Привлеченная газетным объявлением светская петербургская дама вполне восхищена возможностью увидеть свою дочь в одном из соблазнительных образов языческого пантеона – именно «в виде Психеи». Ей и самой, по замечанию рассказчика, хотелось бы предстать «в виде какой-нибудь Психеи» – «чтобы на лицо можно было засмотреться, если даже не совершенно влюбиться». «Знаете ли… – сообщает дама художнику Чарткову, заказывая ему портрет своей дочери, – на ней теперь платье; я бы, признаюсь, не хотела, чтобы она была в платье…» – «…к которому мы так привыкли…» – как бы поправляется она, скрывая невольно высказанную мысль.
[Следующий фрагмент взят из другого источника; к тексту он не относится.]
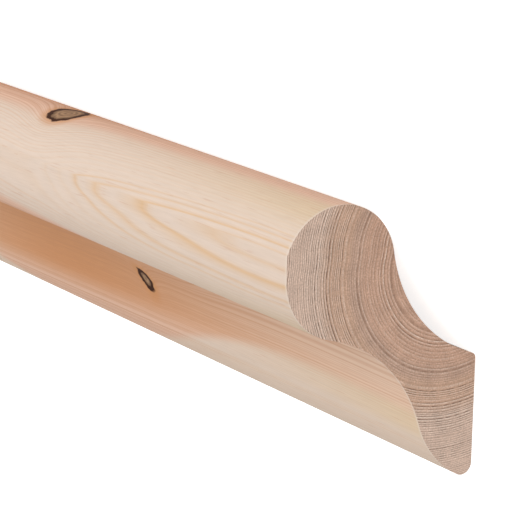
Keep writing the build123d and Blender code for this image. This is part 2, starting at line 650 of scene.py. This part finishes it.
@dataclass(frozen=True)
class SawnEnd(Finish):
    """The same pine cut square with a saw: its open pores soak up light, so it is darker.

    Edges are in mm from the pith, as the rings run. Waves are so many to a mm.
    """

    roughness: float = 0.9
    bump: float = 0.4
    inner: str = "#C7A28C"
    grey: str = "#C09F8B"
    middle: str = "#C9A68F"
    outer: str = "#D4B8A6"
    late: str = "#57341F"
    pale: str = "#F0DECF"
    # The stretch of the tree that the ramps cover, and the zones' edges in it
    span: Range = (14.0, 54.0)
    grey_edge: Range = (25.5, 27.0)
    middle_edge: Range = (29.0, 30.0)
    outer_edge: Range = (34.5, 38.5)
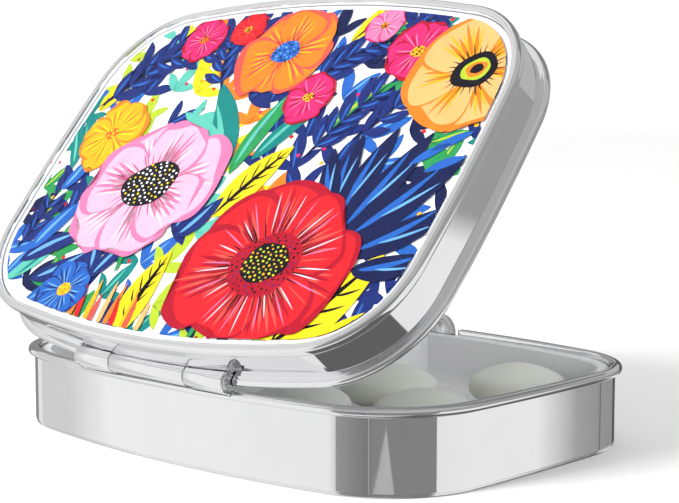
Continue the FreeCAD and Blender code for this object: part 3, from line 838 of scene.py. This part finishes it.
    def heart(self, x, y, rx, ry, angle, color, dots, rng, rim, count):
        """A dark dotted centre with fine rays round it."""
        self.layer()
        if rim:
            for i in range(26):
                a = 360 * i / 26 + rng.random() * 8
                t = math.radians(a)
                self.ink(rim, ribbon(x + rx * 0.7 * math.cos(t), y + ry * 0.7 * math.sin(t), a,
                                     (rx + ry) * (0.3 + 0.16 * rng.random()), 0.16, 10, 0.35, 5))
            self.layer()
        self.ink(color, oval(x, y, rx, ry, angle, 0.04, rng))
        self.layer()
        turn, golden_angle = math.radians(angle), 2.39996
        for i in range(count):
            r = math.sqrt((i + 0.5) / count) * 0.94
            t = i * golden_angle
            px, py = swing(x, y, rx * r * math.cos(t), ry * r * math.sin(t), turn)
            size = 0.12 + 0.07 * rng.random()
            self.ink(dots[i % len(dots)], oval(px, py, size, size * 0.85, 0, steps=8))


def artwork():
    """A dense garden of bold flowers and leaves on a white ground."""
    rng = random.Random(7)
    border = [(x, y) for x, y, _ in ring(-1.5, 0)][::3]
    art = Painting(border)
    art.ink("ground", border)
    paint_leaves(art, rng)
    paint_flowers(art, rng)
    bmesh.ops.triangulate(art.bm, faces=art.bm.faces, ngon_method="EAR_CLIP")
    for vert in art.bm.verts:
        vert.co.z = PRINT_Z + 0.003 + INK_STACK * vert.co.z / art.level
    mesh = bpy.data.meshes.new("printed_picture")
    art.bm.to_mesh(mesh)
    art.bm.free()
    mesh.transform(Matrix.Scale(MM, 4) @ LID_TURN)
    for name in art.names:
        mesh.materials.append(ink_material(name))
    return add_object("printed_picture", mesh)


def undergrowth(art, rng):
    """A loose carpet of small leaves, strokes and dots that shows between the rest."""
    tones = ("navy", "navy", "blue", "deep_navy", "green", "navy", "teal", "blue", "lime",
             "navy", "mint", "yellow", "orange", "navy")
    step, count = 4.3, 0
    for row in range(-5, 6):
        for column in range(-7, 8):
            x = column * step + (row % 2) * step / 2 + 1.6 * (rng.random() - 0.5)
            y = row * step + 1.6 * (rng.random() - 0.5)
            angle = 62 + 34 * math.sin(x * 0.21 + y * 0.13) + 70 * (rng.random() - 0.5)
            color = tones[count % len(tones)]
            count += 1
            art.layer()
            for turn, length in ((0, 5.2), (48, 3.9), (-46, 3.9)):
                grow = length * (0.85 + 0.3 * rng.random())
                art.ink(color, ribbon(x, y, angle + turn, grow, grow * 0.33, 30 * turn / 48, 0.5))
            if color in ("navy", "blue", "green", "teal"):
                art.layer()
                light = {"navy": "blue", "blue": "sky", "green": "lime", "teal": "mint"}[color]
                art.ink(light, ribbon(x, y, angle + 4, 4.0, 0.3, 6, 0.5, 8))
            art.ink(("red", "magenta", "gold")[count % 3],
                    oval(x + 1.9 * math.sin(count), y - 1.8 * math.cos(count), 0.28, 0.24, 0,
                         steps=9))


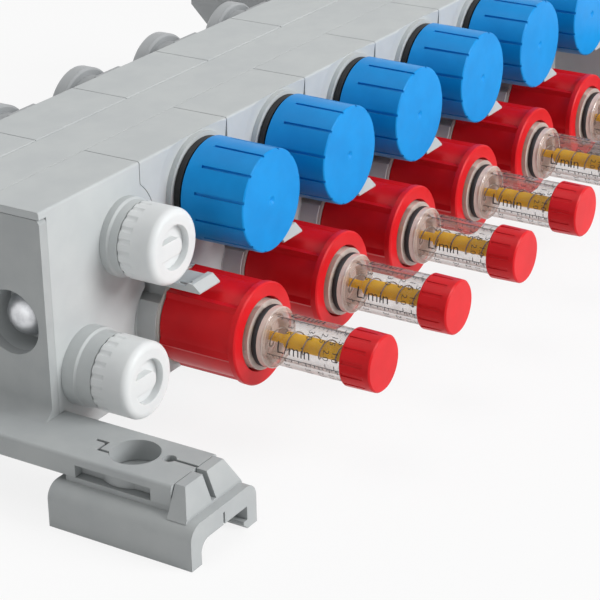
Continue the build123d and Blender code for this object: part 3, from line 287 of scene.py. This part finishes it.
GREY = moulded_plastic("grey_plastic", (0.54, 0.565, 0.565, 1), (0.505, 0.53, 0.535, 1), 0.52)
BRACKET_GREY = moulded_plastic("bracket_plastic", (0.45, 0.47, 0.47, 1), (0.41, 0.43, 0.435, 1), 0.50)
DARK_GREY = moulded_plastic("dark_plastic", (0.46, 0.475, 0.485, 1), (0.41, 0.425, 0.435, 1), 0.5)
BLUE = moulded_plastic("blue_plastic", (0.001, 0.29, 0.74, 1), (0.0, 0.255, 0.67, 1), 0.42,
                       gloss=0.22, grain=0.25 * MM)
RED = moulded_plastic("red_plastic", (0.71, 0.010, 0.016, 1), (0.63, 0.007, 0.012, 1), 0.36,
                      gloss=0.2)
YELLOW = moulded_plastic("yellow_plastic", (1.0, 0.56, 0.001, 1), (0.97, 0.51, 0.0, 1), 0.45,
                         gloss=0.12, mottle=6 * MM)
WHITE = moulded_plastic("white_plastic", (0.76, 0.78, 0.78, 1), (0.72, 0.74, 0.745, 1), 0.40,
                        wax=0.6)
BEIGE = moulded_plastic("pale_plastic", (0.60, 0.58, 0.54, 1), (0.55, 0.53, 0.49, 1), 0.45)
RUBBER = soft_rubber()
CLEAR = clear_tube()
STEEL = worked_metal("bright_steel", (0.62, 0.63, 0.65, 1), (0.42, 0.42, 0.44, 1), 0.26)
NUT_STEEL = worked_metal("nut_steel", (0.68, 0.69, 0.71, 1), (0.52, 0.53, 0.55, 1), 0.42)
WIRE = worked_metal("spring_wire", (0.26, 0.23, 0.20, 1), (0.16, 0.14, 0.12, 1), 0.35)
BRASS = worked_metal("brass", (0.80, 0.58, 0.27, 1), (0.62, 0.43, 0.18, 1), 0.3)
INK = black_ink()

# The finish of each slot, and of the pieces that differ from their slot
FINISHES = {
    "grey_plastic": GREY,
    "dark_plastic": DARK_GREY,
    "blue_plastic": BLUE,
    "red_plastic": RED,
    "yellow_plastic": YELLOW,
    "white_plastic": WHITE,
    "black_rubber": RUBBER,
    "clear_plastic": CLEAR,
    "brass": BRASS,
    "bright_steel": STEEL,
}
OWN_FINISH = {
    "near_bracket": BRACKET_GREY,
    "near_front_foot": BRACKET_GREY,
    "near_rear_foot": BRACKET_GREY,
    "far_front_foot": BRACKET_GREY,
    "far_rear_foot": BRACKET_GREY,
    "meter_bodies": BEIGE,
    "upper_drain_body": GREY,
    "lower_drain_body": GREY,
    "tie_rod_nuts": NUT_STEEL,
}


def dress_nodes():
    """Gives every carried-over node its finish."""
    slots = {part["node"]: part["material_slot"] for part in frame["record"]["subparts"]}
    for name, piece in frame["nodes"].items():
        finish = OWN_FINISH.get(name, FINISHES[slots[name]])
        for place in piece.material_slots:
            place.material = finish


def new_piece(name, points, faces, finish, body):
    """A piece of its own that rides on a body."""
    mesh = bpy.data.meshes.new(name)
    mesh.from_pydata(points, [], faces)
    mesh.validate()
    piece = bpy.data.objects.new(name, mesh)
    bpy.context.scene.collection.objects.link(piece)
    mesh.materials.append(finish)
    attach(piece, body)
    return piece


def middle(node):
    low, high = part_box(node)
    return [(a + b) / 2 for a, b in zip(low, high)]


# The wire springs in the sight tubes

def coil_mesh(x, z, start, end, radius):
    """A round wire wound about Y, closed at both ends. radius goes to the wire's middle."""
    points = []
    faces = []
    count = SPRING_TURNS * SPRING_STEPS
    pitch = (end - start) / SPRING_TURNS
    rise = pitch / (2 * math.pi)
    for step in range(count + 1):
        turn = 2 * math.pi * step / SPRING_STEPS
        outward = Vector((math.cos(turn), 0, math.sin(turn)))
        along = Vector((-math.sin(turn) * radius, rise, math.cos(turn) * radius)).normalized()
        across = outward.cross(along)
        centre = Vector((x, start + pitch * step / SPRING_STEPS, z)) + outward * radius
        for side in range(SPRING_SIDES):
            angle = 2 * math.pi * side / SPRING_SIDES
            spoke = outward * math.cos(angle) + across * math.sin(angle)
            points.append(centre + spoke * SPRING_WIRE / 2)
    for step in range(count):
        for side in range(SPRING_SIDES):
            a = step * SPRING_SIDES + side
            b = step * SPRING_SIDES + (side + 1) % SPRING_SIDES
            faces.append((a, b, b + SPRING_SIDES, a + SPRING_SIDES))
    faces.append(tuple(range(SPRING_SIDES - 1, -1, -1)))
    faces.append(tuple(range(count * SPRING_SIDES, (count + 1) * SPRING_SIDES)))
    return points, faces


def indicator_springs():
    """A spring round each indicator."""
    low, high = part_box("indicator_springs")
    radius = (high[2] - low[2]) / 2 - SPRING_WIRE / 2
    start = low[1] + SPRING_WIRE / 2
    end = high[1] - SPRING_WIRE / 2
    for number in range(1, LOOPS + 1):
        x, _, z = middle(f"flow_indicator_{number}")
        points, faces = coil_mesh(x, z, start, end, radius)
        spring = new_piece(f"indicator_spring_{number}", points, faces, WIRE, "manifold")
        for face in spring.data.polygons:
            face.use_smooth = True
        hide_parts("indicator_springs")
        joint = next(j for j in frame["joints"] if j["name"] == f"flow_reading_{number}")
        travel = joint["range_m"][1]
        1 - travel / (high[1] - low[1])
        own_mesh(spring)


# The printed scales on the sight tubes

def letters(text, size, length, bent):
    """A text's flat faces, centred, and of the given length where there is one.

    They are cut into strips along the side that bends: 0 for the length, 1 for the height.
    """
    curve = bpy.data.curves.new("letters", "FONT")
    curve.body = text
    curve.size = size
    curve.align_x = "CENTER"
    curve.align_y = "CENTER"
    curve.resolution_u = 3
    curve.offset = -LETTER_THINNING * size
    holder = bpy.data.objects.new("letters", curve)
    mesh = bpy.data.meshes.new_from_object(holder)
    sheet = bmesh.new()
    sheet.from_mesh(mesh)
    sides = [vert.co.x for vert in sheet.verts]
    narrow = length / (max(sides) - min(sides)) if length else 1.0
    for vert in sheet.verts:
        vert.co.x *= narrow
    across = Vector((1, 0, 0)) if bent == 0 else Vector((0, 1, 0))
    strips = math.ceil(size / LETTER_STRIP)
    for strip in range(-strips, strips + 1):
        everything = sheet.verts[:] + sheet.edges[:] + sheet.faces[:]
        cut = across * LETTER_STRIP * strip
        bmesh.ops.bisect_plane(sheet, geom=everything, plane_co=cut, plane_no=across)
    sheet.verts.index_update()
    points = [(vert.co.x, vert.co.y) for vert in sheet.verts]
    faces = [tuple(vert.index for vert in face.verts) for face in sheet.faces]
    sheet.free()
    bpy.data.objects.remove(holder)
    bpy.data.curves.remove(curve)
    bpy.data.meshes.remove(mesh)
    return points, faces


class TubePrint:
    """Ink on a tube about Y.

    A place is (distance along the tube towards its cap, distance down its side), and turn is
    where the scale's line runs round the tube.
    """

    def __init__(self, x, base, z):
        self.axis = (x, base, z)
        self.points = []
        self.faces = []

    def wrap(self, along, down, turn):
        angle = turn + down / TUBE_RADIUS
        radius = TUBE_RADIUS + INK_HEIGHT
        x, base, z = self.axis
        return (x - radius * math.sin(angle), base - along, z + radius * math.cos(angle))

    def flat(self, places, faces, turn):
        first = len(self.points)
        self.points += [self.wrap(along, down, turn) for along, down in places]
        self.faces += [tuple(first + corner for corner in face) for face in faces]

    def bar(self, along0, along1, down0, down1, turn):
        corners = [(along0, down0), (along1, down0), (along1, down1), (along0, down1)]
        self.flat(corners, [(0, 3, 2, 1)], turn)

    def tick(self, along, reach, turn):
        self.bar(along - INK_LINE / 2, along + INK_LINE / 2, 0, reach, turn)

    def unit(self, along, down, turn):
        """The unit, read along the tube."""
        points, faces = UNIT_LETTERS
        self.flat([(along + right, down - up) for right, up in points], faces, turn)

    def number(self, words, along, down, turn):
        """A number, read down the tube's side."""
        points, faces = NUMBER_LETTERS[words]
        self.flat([(along + up, down + right) for right, up in points], faces, turn)


# Each number with its share of the scale's length, above (-1) or below (1) the line
SCALE_MARKS = [("3.5", 0.25, 1), ("3.0", 0.54, 1), ("2.5", 0.72, 1), ("2.0", 0.81, -1), ("1.5", 0.86, 1),
               ("1.0", 0.93, -1), (".5", 0.97, 1)]
SCALE_TICKS = (0.08, 0.17, 0.34, 0.44, 0.60, 0.66, 0.765, 0.83, 0.895, 0.95)
UNIT_LETTERS = letters("L/min", UNIT_SIZE, UNIT_LENGTH, 1)
NUMBER_LETTERS = {words: letters(words, NUMBER_SIZE, None, 0) for words, _, _ in SCALE_MARKS}


def tube_scales():
    """The same scale twice on each tube: a line with ticks, numbers and the unit."""
    seal_low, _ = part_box("tube_seals")
    _, cap_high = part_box("tube_end_caps")
    base = seal_low[1] - SCALE_FROM_SEAL
    length = base - cap_high[1] - SCALE_FROM_CAP
    for number in range(1, LOOPS + 1):
        x, _, z = middle(f"flow_indicator_{number}")
        ink = TubePrint(x, base, z)
        for turn in (SCALE_SIDE, SCALE_TOP):
            ink.bar(0, length, -INK_LINE / 2, INK_LINE / 2, turn)
            for words, share, way in SCALE_MARKS:
                ink.tick(share * length, way * TICK_LONG, turn)
                ink.number(words, share * length, -NUMBER_ABOVE if way < 0 else NUMBER_BELOW, turn)
            for share in SCALE_TICKS:
                ink.tick(share * length, TICK_SHORT, turn)
            ink.unit(UNIT_START * length + UNIT_LENGTH / 2, -UNIT_ABOVE, turn)
        new_piece(f"tube_scale_{number}", ink.points, ink.faces, INK, "manifold")


# Camera, floor and lights

CAMERA_FROM_CAP = Vector((-524.305, -343.15, 243.18)) * MM
CAMERA_YAW = 1.005              # in radians, like the two below
CAMERA_PITCH = 0.419
CAMERA_ROLL = -0.017
FOCAL_PIXELS = 2045.44
FRAME_PIXELS = 600
SENSOR = 36.0                   # in millimetres

FLOOR_HALF = 2.0
FLOOR_GLOW = 0.84               # share of plain white in what is seen of the floor
ROOM_LIGHT = 0.25
LAMP_AIM = (0, 0, 0.04)
# Name, place, width in metres and power in watts of each lamp
LAMPS = [("front_lamp", (0.25, -1.45, 0.75), 0.9, 22),
         ("top_lamp", (-0.2, 0.2, 1.5), 1.0, 5),
         ("end_lamp", (-1.5, -0.1, 0.5), 0.9, 1.7),
         ("rear_lamp", (0.3, 1.5, 0.6), 0.9, 6)]


def photo_camera():
    """The photograph's camera, placed from the middle of the first hand cap's face."""
    low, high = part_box("hand_cap_1")
    cap_face = Vector(((low[0] + high[0]) / 2, low[1], (low[2] + high[2]) / 2))
    forward = Vector((math.sin(CAMERA_YAW) * math.cos(CAMERA_PITCH),
                      math.cos(CAMERA_YAW) * math.cos(CAMERA_PITCH),
                      -math.sin(CAMERA_PITCH)))
    level = Vector((math.cos(CAMERA_YAW), -math.sin(CAMERA_YAW), 0))
    upright = level.cross(forward)
    right = math.cos(CAMERA_ROLL) * level + math.sin(CAMERA_ROLL) * upright
    up = -math.sin(CAMERA_ROLL) * level + math.cos(CAMERA_ROLL) * upright
    camera = bpy.data.cameras.new("camera")
    camera.sensor_width = SENSOR
    camera.lens = FOCAL_PIXELS / FRAME_PIXELS * SENSOR
    camera.clip_start = 10 * MM
    holder = bpy.data.objects.new("camera", camera)
    turn = Matrix((right, up, -forward)).transposed().to_4x4()
    holder.matrix_world = Matrix.Translation(cap_face + CAMERA_FROM_CAP) @ turn
    bpy.context.scene.collection.objects.link(holder)
    bpy.context.scene.camera = holder


def soft_light(name, place, size, power):
    """A round lamp that points at the manifold."""
    lamp = bpy.data.lights.new(name, "AREA")
    lamp.shape = "DISK"
    lamp.size = size
    lamp.energy = power
    holder = bpy.data.objects.new(name, lamp)
    holder.location = place
    holder.rotation_euler = (Vector(LAMP_AIM) - Vector(place)).to_track_quat("-Z", "Y").to_euler()
    bpy.context.scene.collection.objects.link(holder)


def floor():
    """A pale floor that is almost white where it is seen and keeps the shadow."""
    corners = [(-FLOOR_HALF, -FLOOR_HALF, 0), (FLOOR_HALF, -FLOOR_HALF, 0),
               (FLOOR_HALF, FLOOR_HALF, 0), (-FLOOR_HALF, FLOOR_HALF, 0)]
    mesh = bpy.data.meshes.new("floor")
    mesh.from_pydata(corners, [], [(0, 1, 2, 3)])
    ground = bpy.data.objects.new("floor", mesh)
    bpy.context.scene.collection.objects.link(ground)
    finish = Finish("floor_white", Roughness=0.9, Base_Color=(0.86, 0.86, 0.86, 1),
                    Specular_IOR_Level=0.1)
    glow = finish.node("ShaderNodeEmission", None, {"Color": (1, 1, 1, 1), "Strength": 1.0})
    lit = Field(finish, finish.shader.outputs[0])
    sockets = {0: finish.seen() * FLOOR_GLOW, 1: lit, 2: glow}
    finish.feed(finish.output.inputs["Surface"], finish.node("ShaderNodeMixShader", None, sockets))
    mesh.materials.append(finish.material)


def room():
    """Soft even light from all round, and a white room where it is seen."""
    world = bpy.data.worlds.new("studio")
    world.use_nodes = True
    nodes = Nodes(world.node_tree, "ShaderNodeOutputWorld")
    white = (1, 1, 1, 1)
    dim = nodes.node("ShaderNodeBackground", None, {"Color": white, "Strength": ROOM_LIGHT})
    bright = nodes.node("ShaderNodeBackground", None, {"Color": white, "Strength": 1.0})
    mixed = nodes.node("ShaderNodeMixShader", None, {0: nodes.seen(), 1: dim, 2: bright})
    nodes.feed(nodes.output.inputs["Surface"], mixed)
    bpy.context.scene.world = world


def studio():
    floor()
    room()
    for lamp in LAMPS:
        soft_light(*lamp)
    bpy.context.scene.view_settings.view_transform = "Standard"


dress_nodes()
indicator_springs()
tube_scales()
photo_camera()
studio()
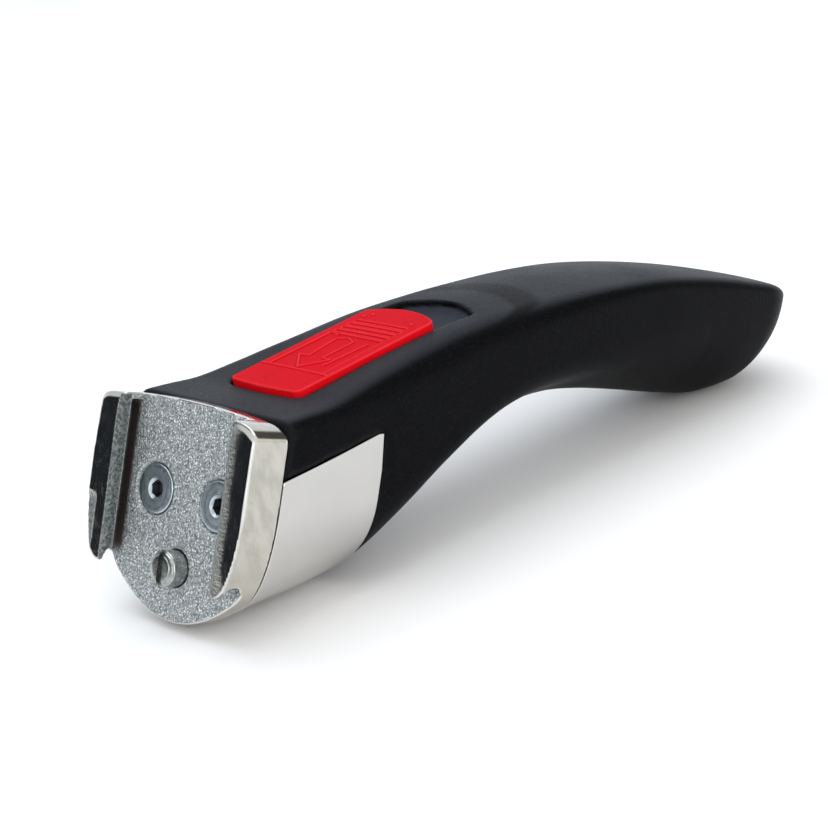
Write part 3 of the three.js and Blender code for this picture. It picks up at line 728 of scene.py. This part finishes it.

Довольно быстро в своем ниспадении к доходному ремеслу художник Чартков «добрался, в чем было дело, и уж не затруднялся нисколько… Кто хотел Марса, он в лицо совал Марса, кто метил в Байрона, он давал ему байроновское положенье и поворот. Коринной ли, Ундиной, Аспазией ли желали быть дамы, он с большой охотой соглашался на всё и прибавлял от себя уже всякому вдоволь благообразия…».
Как бы подводя итог этим размышлениям, Гоголь замечал позднее в «Переписке с друзьями» о характере русской поэзии: «Как бы слыша, что ее участь не для современного общества, неслась она все время свыше общества; если ж и опускалась к нему, то разве затем только, чтобы хлестнуть его бичом сатиры, а не передавать его жизнь в образец потомству». Поэтому, выступая в 1830-1840-х годах вместе с С. П. Шевыревым против распространения в литературе европейского, так называемого «торгового», направления, Гоголь считал более важным указать не столько на низменные мотивы деятельности корыстолюбивого художника-«ремесленника» (которые беззастенчиво провозглашала петербургская «ходячая газета»: «Виват, Андрей Петрович… Прославляйте себя и нас… Всеобщее стечение, а вместе с тем и деньги, хотя некоторые из нашей же братьи журналистов и восстают против них, будут вам наградою»), сколько на развращающее влияние в обществе низкопробных произведений, созданных этими «художниками». По словам Гоголя в статье «О движении журнальной литературы в 1834 и 1835 году», Шевырев «обратил внимание не на главный предмет… Он гремел против пишущих за деньги, но не разрушил никакого мнения в публике касательно внутренней ценности товара… Что литератор купил себе доходный дом или пару лошадей, это еще не беда; дурно то, что часть бедного народа купила худой товар и еще хвалится своею покупкою».